Underfloor heating with new actuators | Plumbing Jobs | The Job-board | Plumbers Forums

Welcome to the forum. Although you can post in any forum, the USA forum is here in case of local regs or laws

Discuss Underfloor heating with new actuators in the Plumbing Jobs | The Job-board area at Plumbers Forums

Status
Not open for further replies.
M

Masrkkirby

Hello,

I have an underfloor heating system which has just had a Roth controlled actuator valves fitted in order, I was hoping, to make one room warmer. My question is whether I need to adjust the lock shield valves or do I let the actuators take complete control of the water supply?
 
It should be set up with flow regulator to correct flow rate
Then stat controls heat
 
Yes, I can see that but since I have had the system I have one cold room and can't seem to get that one warm despite having flushed the system to remove airlocks. I was wondering whether i should retrofit flow meters so that I can see the flow in each circuit as the manifold does not have this facility at the moment and flow seems to be the problem?
 
Use a thermometer. Get system steady and just balance it out so all return temps same. U will need to leave 1 hour between tweaks as floors are not very responsive or stable.
 
If you fit flow meters, do you even know what flows you should be looking for?
What's the flow temperature, what's the design delta T, what's the actual heat loss for the rooms? What is the type of emitter used?

Did the installer include for commissioning on hos quote? If so, get him back...

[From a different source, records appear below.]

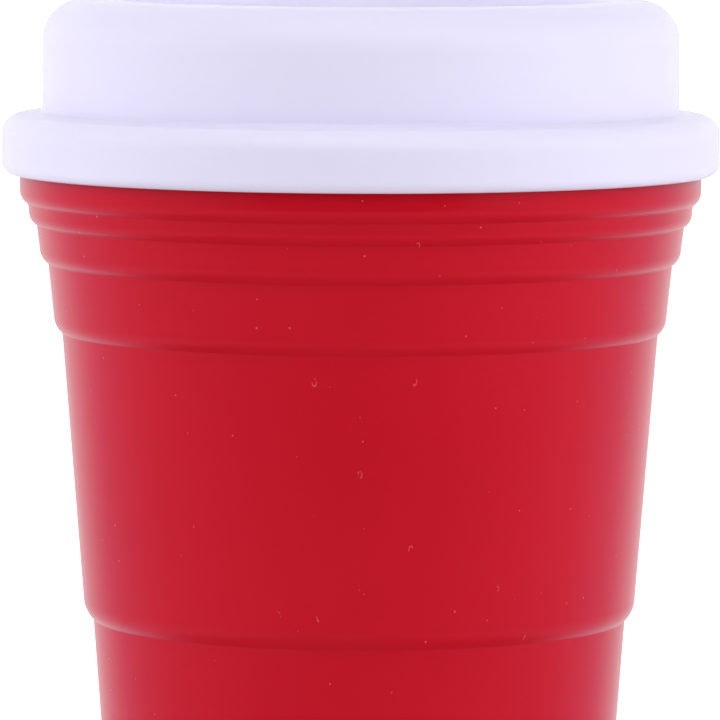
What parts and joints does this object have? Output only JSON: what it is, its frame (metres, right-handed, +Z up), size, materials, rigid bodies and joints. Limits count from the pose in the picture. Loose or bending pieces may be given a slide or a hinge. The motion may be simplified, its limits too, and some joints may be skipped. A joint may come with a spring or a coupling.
{
  "type": "travel cup",
  "caption": "Stepped, tapered double-wall travel cup with a domed press-on lid, a recessed deck and a sliding sip closure.",
  "frame": {"origin": "centre of the foot, on the surface that the cup stands on", "axes": "+Z up along the cup's axis, sip opening towards -Y"},
  "size_m": [0.098, 0.098, 0.135],
  "materials": {
    "red_plastic": "glossy moulded red",
    "lid_plastic": "glossy moulded white with a cool cast",
    "liner_plastic": "satin moulded white",
    "silicone": "soft translucent white"
  },
  "bodies": {
    "cup": {"outer_shell": "red_plastic", "inner_liner": "liner_plastic"},
    "gasket": {"lid_gasket": "silicone"},
    "lid": {"lid_cover": "lid_plastic", "lid_insert": "lid_plastic"},
    "slider": {"sip_slider": "lid_plastic", "slider_seal": "silicone", "slider_clip": "lid_plastic"}
  },
  "joints": [
    {"name": "lid_lift", "type": "slide", "parent": "cup", "child": "gasket", "axis": [0, 0, 1], "range_m": [0, 0.06]},
    {"name": "lid_turn", "type": "hinge", "parent": "gasket", "child": "lid", "pos_m": [0, 0, 0.118], "axis": [0, 0, 1], "continuous": true},
    {"name": "sip_slide", "type": "slide", "parent": "lid", "child": "slider", "axis": [0, 1, 0], "range_m": [0, 0.011]}
  ]
}
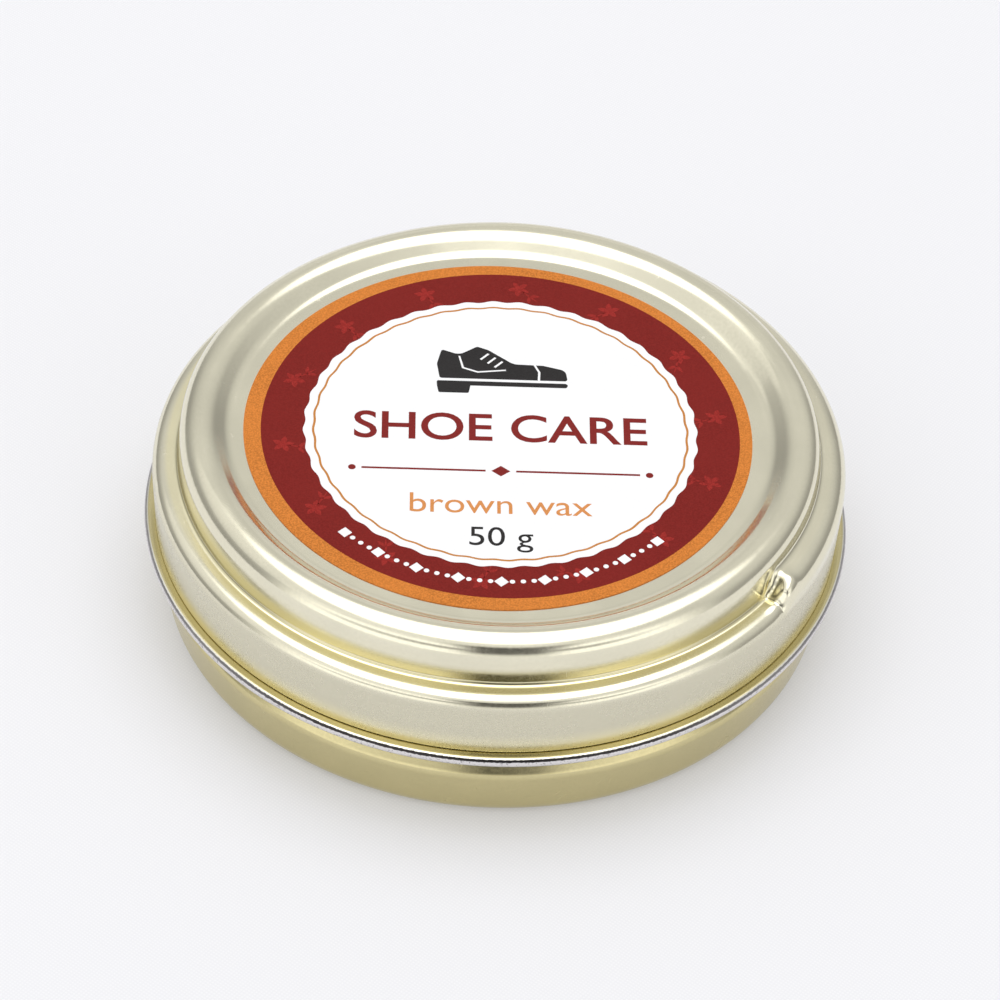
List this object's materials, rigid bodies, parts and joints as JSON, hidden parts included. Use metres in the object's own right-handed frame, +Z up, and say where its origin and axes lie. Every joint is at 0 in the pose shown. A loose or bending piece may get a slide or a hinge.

And of course someone did do the heat loss calcs before they started didn't they..
 
Last edited:
Gordon, always the defeatist. Of course they did they just didn't document it and they have done that many jobs since they just need to PPP back and take a few measurements to check.
 
Gordon, always the defeatist. Of course they did they just didn't document it and they have done that many jobs since they just need to PPP back and take a few measurements to check.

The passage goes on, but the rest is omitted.